The current configuration is displayed on LEDs D4 and D5. The table below shows the order of switching and the output function.
| Configuration | LEDs (D5, D4) | Output function |
|---|---|---|
| Unity Gain | 00 | Vout = Vin |
| Non-Inverting Amplifier | 01 | Vout = 2 x Vin |
| Inverting Amplifier1 | 10 | Vout = Vdd - Vin |
| External | 11 | Dependent on Configuration |
Note:
1 - The impedance of the input source affects the transfer function. For best results, the impedance of the source should be very low.
Unity Gain Schematic
In unity gain, the OPA module acts as a voltage buffer, tracking the input signal with the output for a gain of 1. This is most useful for sensitive signals that have a full-scale range, such as resistive voltage dividers.
Unity Gain Output
The code snippet below is a (human readable) example of configuring the OPA module in unity gain.
void UnityGainSetup(void)
{
OPA1CON0 = 0x00;
OPA1CON0bits.UG = 1;
OPA1CON1 = 0x00;
OPA1CON2 = 0x00;
//Connect the Non-inverting input to OPA1IN0+
OPA1CON2bits.PCH = 0b010;
OPA1CON3 = 0x00;
//Enable the Module
OPA1CON0bits.EN = 1;
}
Non-Inverting Amplifier Schematic
The non-inverting amplifier produces an output greater than the input signal, with the gain in this configuration being R2/R1 + 1. In this code example, the internal resistor ladder is used to generate a gain of 2, however other gain options are available on the internal ladder.
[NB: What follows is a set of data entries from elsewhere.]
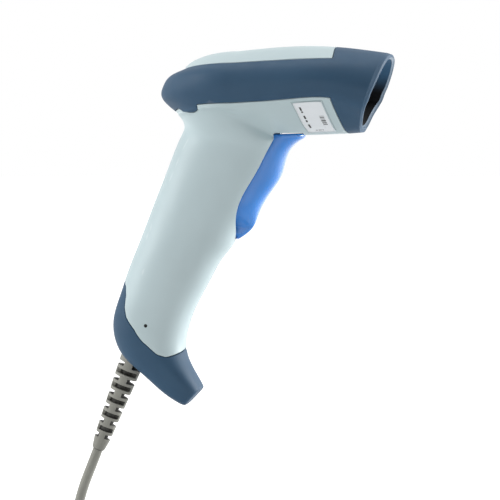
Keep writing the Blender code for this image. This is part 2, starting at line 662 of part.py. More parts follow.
def engine_chassis():
    """Base plate with two side walls, a stand for each part and two screw holes."""
    base = block("engine_chassis", (24.0, 34.0, 2.4), engine_frame(), ZINC, 0.4, 1.0, bevel=0)
    stands = [((24.0, 2.0, 14.0), (0, 16, 7.6)), ((24.0, 2.0, 14.0), (0, -16, 7.6)),
              ((12.0, 4.0, 3.0), (-2, 11.3, 2.0)), ((5.0, 4.0, 2.6), (-7.8, 3.8, 1.8)),
              ((3.0, 2.4, 3.4), (10.3, -7.9, 2.2))]
    tool, holes = bmesh.new(), bmesh.new()
    for size, place in stands:
        add_block(tool, size, engine_frame(*place))
    add_turned(tool, rod(0.8, 0.5, 2.2), engine_frame(*MIRROR[:2]), 12)
    for i, (x, y) in enumerate(ENGINE_SCREWS):
        add_turned(holes, rod(1.3, -3, 3), engine_frame(x, y, 0), 12)
        profile = [(0, -4.6), (1.0, -4.6), (1.0, 1.5), (1.9, 1.5), (1.9, 2.9), (0, 2.9)]
        turned("engine_screw_%d" % (i + 1), profile, engine_frame(x, y, 0), STEEL, 0.25, 1.0, 12)
    for name, bm, operation in (("stands", tool, "UNION"), ("holes", holes, "DIFFERENCE")):
        bmesh.ops.recalc_face_normals(bm, faces=bm.faces)
        boolean(base, to_object("engine_%s_cutter" % name, bm, ZINC, smooth=False), operation)


def engine():
    """Laser scan engine in the head, behind the window."""
    engine_chassis()
    turned("laser_barrel", rod(3.2, -8, 8), forwards(engine_frame(-2, 11.3, 7.0)), BRASS, 0.25, 1.0, 20)
    turned("laser_lens", rod(2.6, 6.3, 7.5), forwards(engine_frame(0, 11.3, 7.0)), GLASS, 0.05, 0, 16)
    mirror = engine_frame(*MIRROR) @ Matrix.Rotation(MIRROR_YAW, 4, "Z")
    block("scan_mirror", (1.2, 13.0, 9.0), mirror, (0.85, 0.86, 0.88), 0.03, 1.0, bevel=0.2)
    block("mirror_magnet", (3.0, 4.0, 4.0), mirror @ Matrix.Translation((-2.4, 0, 0)), BLACK, 0.4)
    coil = forwards(mirror @ Matrix.Translation((-9.2, 0, 0)))
    turned("drive_coil", [(2.0, -2.0), (3.6, -2.0), (3.6, 2.0), (2.0, 2.0)], coil, COPPER, 0.35, 0.8, 20)
    block("photodiode", (1.6, 6.0, 6.0), engine_frame(10.3, -9.0, 7.2), (0.25, 0.02, 0.02), 0.15)
    block("engine_board", (26.0, 34.0, 1.4), engine_frame(1.0, 0, 15.6), BOARD_GREEN, bevel=0)


def nose_section(inset):
    """Outline of the nose's inside at the window, right half then left, as y and z."""
    rows = np.concatenate([np.linspace(0.001, 2, 3), np.linspace(2.8, 8, 8), [9]])
    near = np.clip(np.round(rows), 0, 9).astype(int)
    heights = skin(np.full(len(rows), 0.1), rows[:, None])[:, 0, 2]
    rim = RIM_TOP_X - RIM_SLANT * (RIM_TOP_Z - heights)
    s = S_SEAM * (rim - WINDOW_X) / (rim - np.array(SEAM_X)[near])
    half = skin(s, rows[:, None])[:, 0, 1:]
    half[0, 0] = half[-1, 0] = 0.0
    loop = np.concatenate([half, half[-2:0:-1] * (-1, 1)])
    run = np.roll(loop, -1, axis=0) - np.roll(loop, 1, axis=0)
    inward = np.stack([-run[:, 1], run[:, 0]], -1) / np.linalg.norm(run, axis=1)[:, None]
    if (inward[0, 1]) > 0:
        inward = -inward
    return loop + inward * inset


def window():
    """Window and the gasket round it, set back in the nose."""
    place = level_frame(WINDOW_X)
    plate("scan_window", nose_section(WALL + 3.4), 1.6, place, (0.015, 0.004, 0.006), 0.04)
    ring = plate("window_gasket", nose_section(WALL + 1.0), 2.6, place, BLACK, 0.8)
    boolean(ring, plate("gasket_cutter", nose_section(WALL + 3.0), 6.0, place, BLACK))


def plate(name, outline, thickness, place, colour, rough=0.5):
    """A flat plate of an outline given as y and z, its thickness along x."""
    bm = bmesh.new()
    face = bm.faces.new([bm.verts.new((-thickness / 2, y, z)) for y, z in outline])
    out = bmesh.ops.extrude_face_region(bm, geom=[face])
    moved = [v for v in out["geom"] if isinstance(v, bmesh.types.BMVert)]
    bmesh.ops.translate(bm, vec=(thickness, 0, 0), verts=moved)
    bmesh.ops.recalc_face_normals(bm, faces=bm.faces)
    bm.transform(place)
    return to_object(name, bm, colour, rough, smooth=False)


# ---------------------------------------------------------------- bosses and fasteners

def bosses(shell, side):
    """Posts inside a shell: pivot pin, body screws, engine screws and, on the left, the board's."""
    label = "left" if side > 0 else "right"
    mirror = Matrix.Diagonal((1, side, 1, 1))
    posts, holes = bmesh.new(), bmesh.new()
    add_block(posts, (8.0, 6.3, 5.8), level_frame(PIVOT[0], side * 11.35, PIVOT[2] + 0.5))
    add_turned(holes, rod(1.7, 7.0, 13.3), mirror @ sideways(level_frame(*PIVOT)))
    for x, z, reach in BODY_SCREWS.values():
        place = mirror @ sideways(level_frame(x, 0, z))
        add_turned(posts, rod(3.0, GAP, reach), place)
        seat = [(0, -1), (1.4, -1), (1.4, SCREW_SEAT), (2.4, SCREW_SEAT), (2.4, 40), (0, 40)]
        add_turned(holes, seat if side > 0 else rod(1.3, -1, 6.5), place)
    if side > 0:
        for x, z in BOARD_SCREWS.values():
            add_turned(posts, rod(2.4, BOARD_Y + 1.1, 12.5), sideways(grip_frame(x, 0, z)))
            add_turned(holes, rod(1.2, BOARD_Y, 10.5), sideways(grip_frame(x, 0, z)))
    else:
        add_turned(holes, rod(0.8, 8, 20), mirror @ sideways(level_frame(-17.9, 0, -47.0)))
    x, y = ENGINE_SCREWS[0 if side > 0 else 1]
    add_turned(posts, rod(2.2, -7.2, -1.5), engine_frame(x, y))
    add_turned(holes, rod(1.2, -5.2, 0), engine_frame(x, y))
    for name, bm, operation in (("posts", posts, "UNION"), ("holes", holes, "DIFFERENCE")):
        bmesh.ops.recalc_face_normals(bm, faces=bm.faces)
        boolean(shell, to_object("%s_%s_cutter" % (label, name), bm, PALE, smooth=False), operation)


def screws():
    for name, (x, z, reach) in BODY_SCREWS.items():
        y = SCREW_SEAT + CLEAR
        turned("body_screw_" + name, [(0, -5), (1.1, -5), (1.1, y), (2.1, y), (2.1, y + 1.6), (0, y + 1.6)],
               sideways(level_frame(x, 0, z)), STEEL, 0.25, 1.0, 14)


# ---------------------------------------------------------------- cable

def boot():
    """Ribbed strain relief, bored for the cable, with a flange inside the butt cap."""
    outer = [(BOOT_R0 + 0.7, BOOT_TOP), (BOOT_R0 + 0.7, BOOT_TOP - 1.6), (BOOT_R0, BOOT_TOP - 1.7)]
    ribs = np.linspace(BOOT_EXIT - 1.5, BOOT_END + 5.5, BOOT_RINGS * 2)
    for i, z in enumerate(ribs):
        share = (z - BOOT_EXIT) / (BOOT_END - BOOT_EXIT)
        radius = BOOT_R0 + (BOOT_R1 - BOOT_R0) * share
        if i % 2 == 0:
            outer += [(radius, z + 0.2), (radius - 1.1, z)]
        else:
            outer += [(radius - 1.1, z + 0.2), (radius, z)]
    outer += [(BOOT_R1 + 0.3, BOOT_END + 5.0), (BOOT_R1 - 0.3, BOOT_END)]
    bore = CORD_R + CLEAR
    profile = outer + [(bore, BOOT_END), (bore, BOOT_TOP)]
    turned("cable_boot", profile[::-1], grip_frame(BOOT_X), GREY, 0.6, sides=16)
    inner = [grip_frame(BOOT_X) @ Vector((0, 0, z)) for z in np.linspace(-58.2, BOOT_END + 0.1, 6)]
    tube("inner_cable", inner, CORD_R, GREY)


def smooth_route(points, spacing):
    """Points a given distance apart on a smooth curve through the route."""
    points = np.array(points, float)
    length = np.concatenate([[0], np.cumsum(np.linalg.norm(np.diff(points, axis=0), axis=1))])
    count = max(int(length[-1] / spacing), 2)
    return spline(length, points, np.linspace(0, length[-1], count + 1))


def cord():
    """The free cable: it hangs from the boot, lies in a tied coil and ends in a USB plug."""
    route = [tuple(grip_frame() @ Vector(p)) for p in ROUTE] + ROUTE_WORLD
    tube("cord", smooth_route(route, 8.0), CORD_R, GREY)
    x, y = COIL_CENTRE
    low = TABLE_Z + COIL_LIFT
    high = low + COIL_LAYERS * 2 * CORD_R
    inner, outer = COIL_INNER - CORD_R, COIL_OUTER + CORD_R
    place = level_frame(x, y, 0)
    section = [(inner, low), (outer, low), (outer, high), (inner, high)]
    turned("cord_coil", section, place, GREY, 0.6, sides=40)
    tie()
    tail = [(x + 1, y + COIL_OUTER + 2 * CORD_R + CLEAR, TABLE_Z + CORD_R + 0.4)] + TAIL
    tube("cord_tail", smooth_route(tail, 7.0), CORD_R, GREY)
    plug_z = TAIL[-1][2]
    x, y = TAIL[-1][0] + CLEAR, TAIL[-1][1]
    block("usb_overmould", (28.0, 16.0, 8.0), level_frame(x + 14, y, plug_z), BLACK, bevel=1.2)
    x += 28.0 + CLEAR
    shell = block("usb_shell", (18.6, 12.0, 4.5), level_frame(x + 9.3, y, plug_z), STEEL, 0.25, 1.0, bevel=0)
    mouth = block("usb_mouth_cutter", (20.0, 11.0, 3.5), level_frame(x + 10.8, y, plug_z), STEEL, bevel=0)
    boolean(shell, mouth)
    block("usb_tongue", (16.0, 10.0, 1.6), level_frame(x + 9.5, y, plug_z - 0.6), BLACK, bevel=0)


def tie():
    """Strap round the coil's section."""
    middle = (COIL_OUTER + COIL_INNER) / 2
    width = COIL_OUTER - COIL_INNER + 2 * CORD_R
    height = COIL_LAYERS * 2 * CORD_R
    turn = Matrix.Rotation(math.radians(-35), 4, "Z")
    place = level_frame(*COIL_CENTRE, TABLE_Z + COIL_LIFT + height / 2) @ turn @ level_frame(middle)
    strap = block("cord_tie", (width + 2.4, 4.0, height + 2.4), place, BLACK, bevel=0)
    boolean(strap, block("tie_cutter", (width + 0.6, 6.0, height + 0.6), place, BLACK, bevel=0))


# ---------------------------------------------------------------- main

def clear_scene():
    for obj in list(bpy.data.objects):
        bpy.data.objects.remove(obj)


def main():
    clear_scene()
    top_cover()
    upper_housing()
    body_shells()
    butt_cap()
    trigger()
    trigger_spring()
    switch()
    board()
    engine_cable()
    engine()
    window()
    screws()
    boot()
    cord()


main()
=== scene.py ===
"""Looks of the handheld barcode scanner: camera, cable, casing, trigger, strain relief and materials.

Metres in the row frame, +Z up, the nose towards +X. Sizes below are millimetres. The casing is
cut out of one smooth skin: net() gives its rows of points and skin() reads any place between them.
"""

import math

import bmesh
import bpy
import numpy as np
from mathutils import Matrix, Vector

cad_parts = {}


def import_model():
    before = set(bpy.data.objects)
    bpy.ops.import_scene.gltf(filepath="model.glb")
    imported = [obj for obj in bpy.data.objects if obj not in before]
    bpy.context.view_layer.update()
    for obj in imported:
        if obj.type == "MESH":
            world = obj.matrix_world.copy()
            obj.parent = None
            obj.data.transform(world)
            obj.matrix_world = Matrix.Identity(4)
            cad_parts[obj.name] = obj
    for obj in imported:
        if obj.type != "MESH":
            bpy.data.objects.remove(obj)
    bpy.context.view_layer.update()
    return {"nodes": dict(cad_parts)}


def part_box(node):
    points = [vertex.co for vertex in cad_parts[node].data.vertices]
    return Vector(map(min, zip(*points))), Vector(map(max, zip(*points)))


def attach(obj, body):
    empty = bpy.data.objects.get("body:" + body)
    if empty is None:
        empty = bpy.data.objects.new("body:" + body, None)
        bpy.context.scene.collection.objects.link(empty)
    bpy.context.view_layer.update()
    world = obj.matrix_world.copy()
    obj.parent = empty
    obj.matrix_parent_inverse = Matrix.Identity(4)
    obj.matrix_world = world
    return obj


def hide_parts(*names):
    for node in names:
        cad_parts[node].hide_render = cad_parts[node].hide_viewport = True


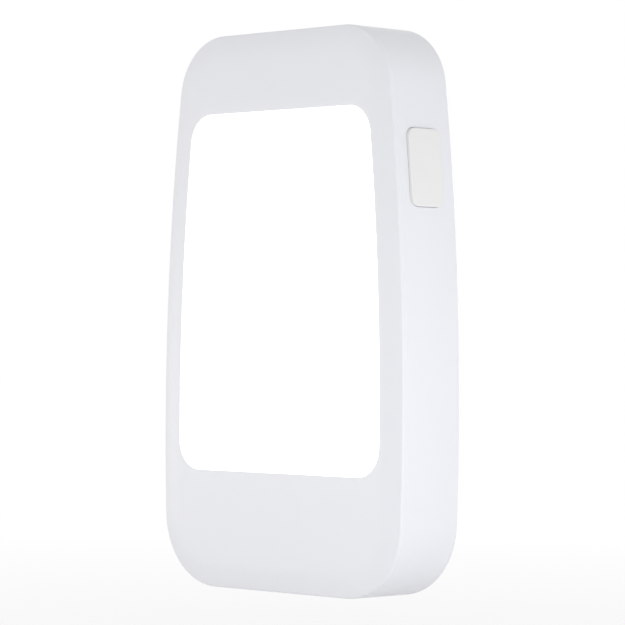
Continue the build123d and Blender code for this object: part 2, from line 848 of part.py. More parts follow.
def screws(places, seat, shank_radius, shank_length, head_radius, head_height, faces_room):
    """A set of pan head screws with a cross recess, driven from the room side or the wall side."""
    way = 1 if faces_room else -1
    with BuildPart() as group:
        with BuildSketch(Plane.XZ.offset(seat)):
            with Locations(*places):
                Circle(shank_radius)
        extrude(amount=-way * shank_length)
        with BuildSketch(Plane.XZ.offset(seat)):
            with Locations(*places):
                Circle(head_radius)
        extrude(amount=way * head_height)
        with BuildSketch(Plane.XZ.offset(seat + way * head_height)):
            with Locations(*places):
                Rectangle(recess_width, head_radius)
                Rectangle(head_radius, recess_width)
        extrude(amount=-way * head_height / 2, mode=Mode.SUBTRACT)
    return group.part


case_screws = screws(
    case_posts,
    case_screw_seat,
    case_screw_radius,
    case_screw_length,
    case_head_radius,
    case_head_height,
    False,
)
finish(case_screws, "case_screws")

retainer_screws = screws(
    retainer_screws_at,
    retainer_front,
    retainer_screw_radius,
    retainer_screw_length,
    retainer_head_radius,
    retainer_head_height,
    True,
)
finish(retainer_screws, "retainer_screws")
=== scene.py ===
from math import acos, atan2, cos, hypot, pi, radians, sin, sqrt

import bmesh
import bpy
from mathutils import Matrix, Vector


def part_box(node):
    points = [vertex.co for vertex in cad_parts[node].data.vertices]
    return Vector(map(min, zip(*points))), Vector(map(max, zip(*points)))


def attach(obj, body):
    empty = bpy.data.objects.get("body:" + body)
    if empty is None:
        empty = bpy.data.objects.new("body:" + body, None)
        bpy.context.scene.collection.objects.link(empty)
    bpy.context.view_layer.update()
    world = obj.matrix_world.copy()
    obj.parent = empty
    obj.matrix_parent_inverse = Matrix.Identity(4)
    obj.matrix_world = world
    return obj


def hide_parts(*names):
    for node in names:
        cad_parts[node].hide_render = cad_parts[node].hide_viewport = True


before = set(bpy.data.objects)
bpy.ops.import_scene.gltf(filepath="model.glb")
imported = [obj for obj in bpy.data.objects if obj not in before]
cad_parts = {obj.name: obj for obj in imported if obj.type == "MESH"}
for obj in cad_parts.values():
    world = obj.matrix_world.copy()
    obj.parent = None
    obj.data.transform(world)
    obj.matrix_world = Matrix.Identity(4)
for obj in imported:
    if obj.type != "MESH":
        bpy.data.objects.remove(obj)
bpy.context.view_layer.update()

# ---------------------------------------------------------------- rear housing
# The white tray that lies against the wall, injection moulded in ABS with a fine satin texture.
# Its two long sides are shallow arcs that run into round corners, and a hair bevel round its mouth
# meets the front cover. Two screws from the back and two snap hooks hold the two together.
tray_low, tray_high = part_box("rear_housing")
bottom_edge, top_edge = tray_low.z, tray_high.z
half_width = tray_high.x
seam_depth = -tray_low.y
side_radius = 0.544
bottom_corner = 0.0152
top_corner = 0.013
seam_bevel = 0.00005
rear_edge = 0.0006
wall = 0.0018
back = 0.002
sharp_turn = radians(30)
corner_steps = 22
side_steps = 44
end_steps = 6
rear_steps = 5
round_steps = 48


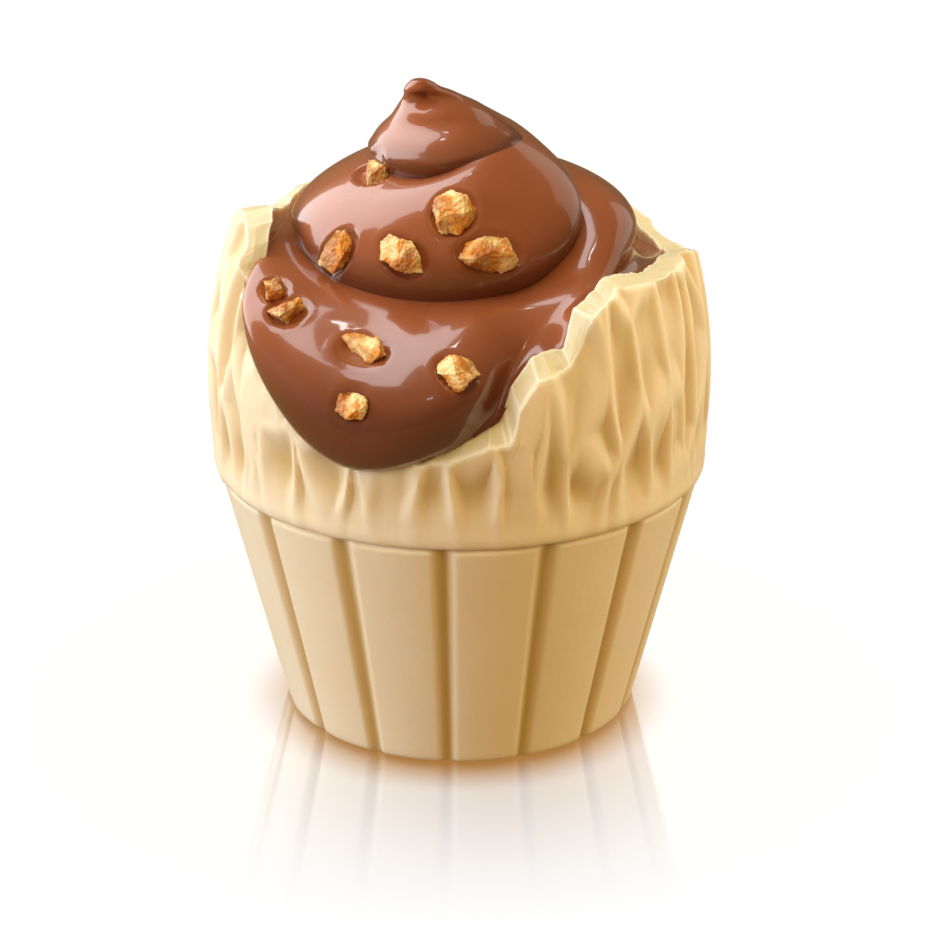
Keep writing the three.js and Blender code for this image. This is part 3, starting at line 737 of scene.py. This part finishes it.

Non-Inverting Amplifier (Gain of 2) Output
The code snippet below is a (human readable) example of configuring the OPA module as a non-inverting amplifier.
void NonInvertingSetup(void)
{
OPA1CON0 = 0x00;
OPA1CON1 = 0x00;
OPA1CON1bits.RESON = 1;
OPA1CON1bits.GSEL = 0b011; //Gain of 2
//Ground the resistor ladder
OPA1CON1bits.NSS = 0b111;
OPA1CON2 = 0x00;
//Connect the inverting input to the resistor ladder
OPA1CON2bits.NCH = 0b001;
//Connect the Non-inverting input to OPA1IN+
OPA1CON2bits.PCH = 0b010;
OPA1CON3 = 0x00;
//Select OPA1IN0+ as the input
OPA1CON3bits.PSS = 0b00;
//Use internal feedback
OPA1CON3bits.FMS = 0b10;
//Enable the Module
OPA1CON0bits.EN = 1;
}
Inverting Amplifier Schematic
The inverting amplifier produces an output that is inverted from the input. Since the OPA module is a single-supply device, the output must be level-shifted for correct operation. Vbias is used to level-shift the output of the operational amplifier in this configuration, with the level set to (1 + R2/R1) * Vbias. The level-shifted gain of this setup is equal to -R2/R1.
Inverting Amplifier Output
Note: The scale for output (yellow) has been increased to 1V/div from 500mV/div.
The code snippet below is a (human readable) example of configuring the OPA module as an inverting amplifier.
void InvertingSetup(void)
{
OPA1CON0 = 0x00;
OPA1CON1 = 0x00;
OPA1CON1bits.RESON = 1;
OPA1CON1bits.GSEL = 0b101; //Gain of 3
//Select OPA1IN0- as the input
OPA1CON1bits.NSS = 0b000;
OPA1CON2 = 0x00;
//Connect the inverting input to the resistor ladder
OPA1CON2bits.NCH = 0b001;
//Connect the non-inverting input to Vdd/2
OPA1CON2bits.PCH = 0b011;
OPA1CON3 = 0x00;
//Enable internal feedback
OPA1CON3bits.FMS = 0b10;
//Enable the Module
OPA1CON0bits.EN = 1;
}
The OPA module in the PIC18-Q41 family is a flexible analog peripheral that can be used in a number of ways. Each configuration has a specific use case that can aid in signal acquisition applications through an internal connection with the ADC. Other analog peripherals can also utilize the OPA module to unlock new use cases, for instance, the DAC output can be mirrored or tracked in output level through the module. The 4 configurations shown in this code example are the tip of the iceberg - most op-amp circuit can be modified to function on the OPA module.